Though it’s not necessary to go into the intricate details of the graph, it’s important to note certain key features which come in handy to explain the role of a teacher. The key features of the graph are:
- An exergonic reaction is one where there is a net release of free energy to the surroundings. Since chemical reactions mainly consist of forming and/or breaking of chemical bonds, exergonic reactions release energy by breaking less stable chemical bonds and forming more stable bonds. Because the reactants lose energy, change in Gibbs free energy (ΔG) is negative under constant temperature and pressure. An example of an exergonic reaction is cellular respiration: C6H12O6 (glucose) + 6O2 –> 6CO2 + 6H2O + Energy. The released energy is used for cell activities.
- Though exergonic reactions are thermodynamically spontaneous in nature, they often require an input of energy to start the reaction, called the activation energy (EA). Once the required activation energy is provided by an outside source, the reaction proceeds and energy is released. This results in a net gain in energy in the surrounding system, and a net loss in energy from the reaction system; hence, the change in Gibbs free energy is negative (ΔG<0). A negative ΔG denotes that the reaction is spontaneous and thermodynamically favourable.
Now, we can use this graph to explain the role of a teacher in a child’s life by comparing and contrasting the key features of the graph to the key roles of a teacher.
- To begin with, one can assume children to be in the reactant stage before schooling and product stage after schooling. So the course of reaction on the x-axis of the above graph correlates to the course of schooling in a child’s life. Similar to how the products are more stable than reactants in an exergonic reaction, we ideally expect schooling to bring about that stability in the lives of children. Also, similar to how the energy released can be used to do useful work, one expects the products of schooling to be useful to the larger society.
- Having said the above, we still haven’t come to the role of a teacher. It is important to note that though exergonic reactions are thermodynamically spontaneous in nature, they often require activation energy (EA) without which the reactants fail to reach the product stage. Yes, in my opinion, the true role of a teacher is to provide the required activation energy for students to go from a less stable state prior to schooling to a more stable and useful state at the end of schooling. In this context, I would like to divide the role of a teacher into four main phases (Figure 2).

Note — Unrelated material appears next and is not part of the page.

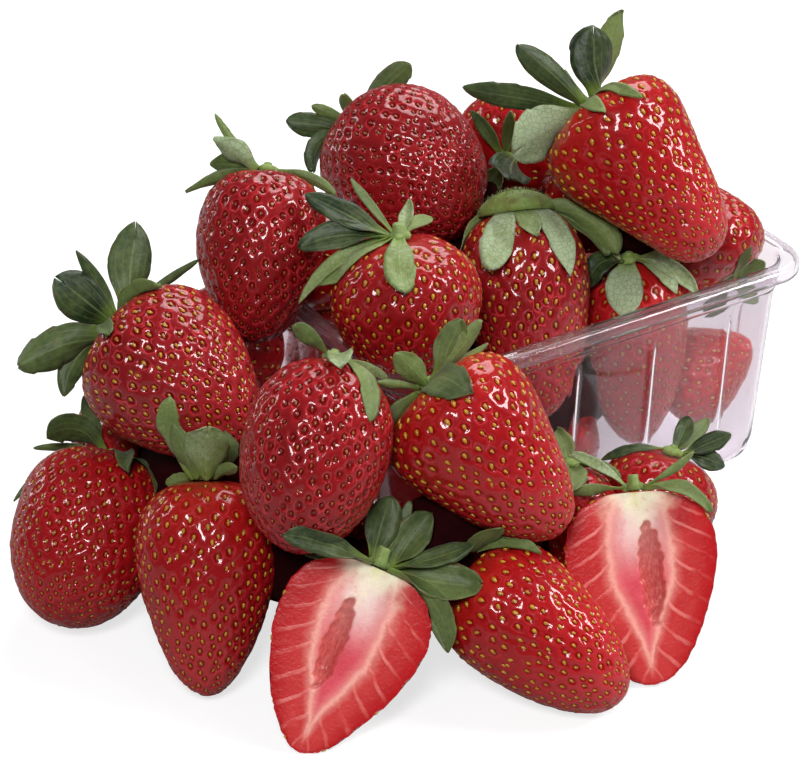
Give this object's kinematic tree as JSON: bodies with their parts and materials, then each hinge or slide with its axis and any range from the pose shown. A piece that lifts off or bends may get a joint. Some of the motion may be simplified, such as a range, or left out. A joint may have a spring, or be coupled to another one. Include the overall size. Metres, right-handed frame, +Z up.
{
  "type": "punnet of strawberries",
  "caption": "Clear ribbed plastic punnet heaped over its rim with ripe strawberries that spill onto the floor round one corner, two of them cut in half.",
  "frame": {"origin": "centre of the underside of the punnet's base, on the floor", "axes": "+X along the punnet's long side, +Y towards its back, +Z up; the berries spill round the corner at -X and -Y"},
  "size_m": [0.2312, 0.1948, 0.1337],
  "materials": {
    "clear_plastic": "clear thermoformed sheet, glossy, with a faint lilac tint at its edges",
    "strawberry": "moist red skin with pitted yellow seeds",
    "strawberry_cut": "wet cut flesh, red at the skin and pale pink round the hollow heart",
    "leaf": "matt green calyx leaves with paler undersides"
  },
  "bodies": {
    "root": {"punnet": "clear_plastic", "berries_in_punnet": "strawberry", "berries_spilled": "strawberry", "half_left": "strawberry_cut", "half_right": "strawberry_cut"}
  },
  "joints": []
}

- The Motivator – One who motivates a child to learn.
- The Sustainer – One who sustains the motivation. Without sustenance, the child falls back to the state of reactants. This is exactly what happens in a chemical reaction too. Only those molecules which get the required activation energy make it to the product stage while others fall back to being reactants.
- The Challenger – One who challenges and gives the final push for the students to cross the activation energy barrier. This is when the transition state is crossed. A child has transited from the state of being dependent on teachers to being an independent learner.
- The Unnecessary Phase – Once the child crosses the activation energy barrier, it is an easy slide to reach the stage of products. Here, there is no requirement of a teacher. A teacher has done everything for a child to be an independent learner by now. Also, this is when the teacher has truly lived up to the spirit of the quote by Thomas Carruthers.
It’s not a hard and fast rule that every teacher should possess the ability to effectively function in all the four phases. But the teacher community as a whole should ensure that a child sufficiently gets exposed to all the phases and we should, until we become unnecessary to children.
Finally, it was successful. A chemistry context came in handy to explain the role of a teacher to chemistry teachers!
The author works as a research associate at Prayoga, a science education research organization based in Bengaluru. His research interest lies in the areas of synthetic organic chemistry and chemistry education. His work includes research-based design of instructional materials, tracking students’ learning progressions and their chemical reasoning in self-regulated learning environments. He is an avid trekker and a long-distance cyclist. He can be reached at email@example.com.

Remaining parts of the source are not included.